For memory leaks bugs, consider valgrind and several -fsanitize= debugging options. Read also about garbage collection (and the GC handbook), notably Boehm's conservative garbage collector, and about compile-time garbage collection techniques.
Read about the MILEPOST project in GCC.
Consider also OpenMP, OpenCL, MPI, multi-threading, etc... Notice that parallelization is a difficult art.
Notice that even GCC developers are often unable to predict the effect (on CPU time of the produced binary) of such and such optimization. Somehow optimization is a black art.
Perhaps gcc-help#gcc.gnu.org might be a good place to ask more specific & precise and focused questions about optimizations in GCC
You could also contact me on basileatstarynkevitchdotnet with a more focused question... (and mention the URL of your original question)
For scientific papers on optimizations, you'll find lots of them. Start with ACM TOPLAS, ACM TACO etc... Search for iterative compiler optimization etc.... And define better what resources you want to optimize for (memory consumption means next to nothing....).
I think I won't find that in any textbook, because answering this takes experience.
I am currently in the stage of testing/validating my code / hunting bugs to get it into production state and any errors would lead to many people suffering e.g. the dark side.
What kind of flags do you set when you compile your program for Fortran for debugging purposes?
What kind of flags do you set for the production system?
What do you do before you deploy?
The production version uses ifort as a compiler, yet I do my testing with gfortran. Am I doing it wrong?
Bare minimum
-Og/-O0
-O0 basically tells the compiler to make no optimisations. Optimiser can remove some local variables, merge some code blocks, etc. and as an outcome it can make debugging unpredictable. The price for -O0 option is very slow code execution, but starting from version 4.8 GCC compilers (including the Fortran one) accept a newly introduced optimisation level -Og:
-Og
Optimize debugging experience. -Og enables optimizations that do not interfere with debugging. It should be the optimization level of choice for the standard edit-compile-debug cycle, offering a reasonable level of optimization while maintaining fast compilation and a good debugging experience.
So, if possible use -Og, otherwise use -O0.
-g
This option actually makes debugging possible by requesting the compiler to produce debugging information intended to be used by interactive debugger (GDB).
Addititonal
There are a plenty of them.
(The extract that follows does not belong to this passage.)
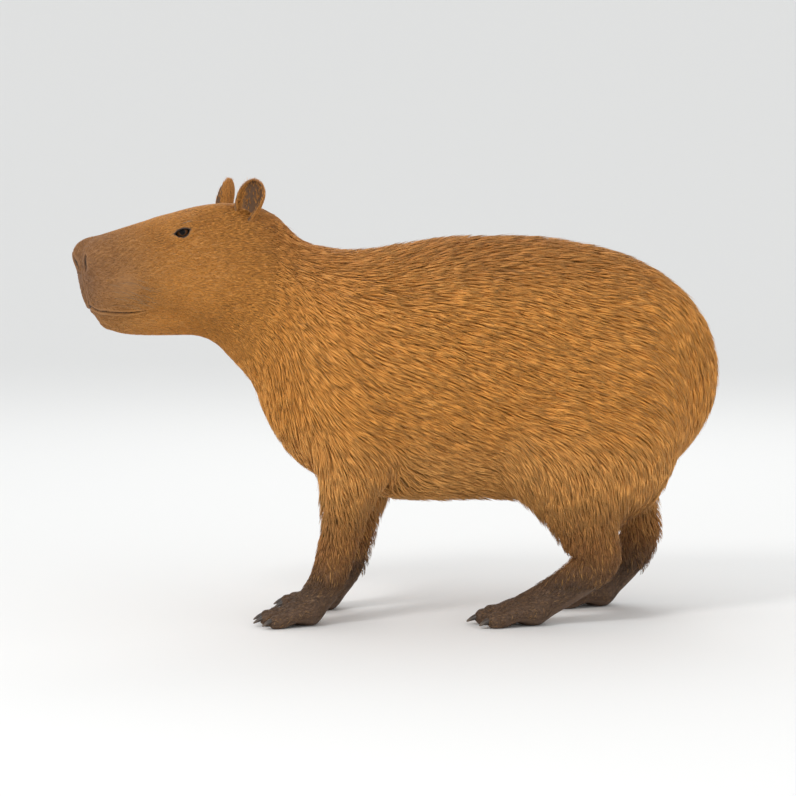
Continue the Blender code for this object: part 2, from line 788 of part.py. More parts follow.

The most useful in my opinion are:
-Wall to "enable all the warnings about constructions that some users consider questionable, and that are easy to avoid (or modify to prevent the warning), even in conjunction with macros."
-Wextra to "enable some extra warning flags that are not enabled by -Wall."
-pedantic to generate warnings about language features that are supported by gfortran but are not part of the official Fortran 95 standard. It possible to be even more "pedantic" and use -std=f95 flag for warnings to become errors.
-fimplicit-none to "specify that no implicit typing is allowed, unless overridden by explicit IMPLICIT statements. This is the equivalent of adding implicit none to the start of every procedure."
-fcheck=all to "enable run-time tests", such as, for instance, array bounds checks.
-fbacktrace to "specify that, when a runtime error is encountered or a deadly signal is emitted (segmentation fault, illegal instruction, bus error or floating-point exception), the Fortran runtime library should output a backtrace of the error."
For debugging I use: -O2 -fimplicit-none -Wall -Wline-truncation -Wcharacter-truncation -Wsurprising -Waliasing -Wimplicit-interface -Wunused-parameter -fwhole-file -fcheck=all -std=f2008 -pedantic -fbacktrace. For ones not already explained, check the gfortran manual. -fcheck=all includes -fcheck=bounds.
For production I use: -O3 -march=native -fimplicit-none -Wall -Wline-truncation -fwhole-file -std=f2008. Runtime checks such as bounds checking increase the execution time of the resulting executable. I've found the cost to frequently be surprisingly low, but it can be high. Hence no runtime checks on compiles for production.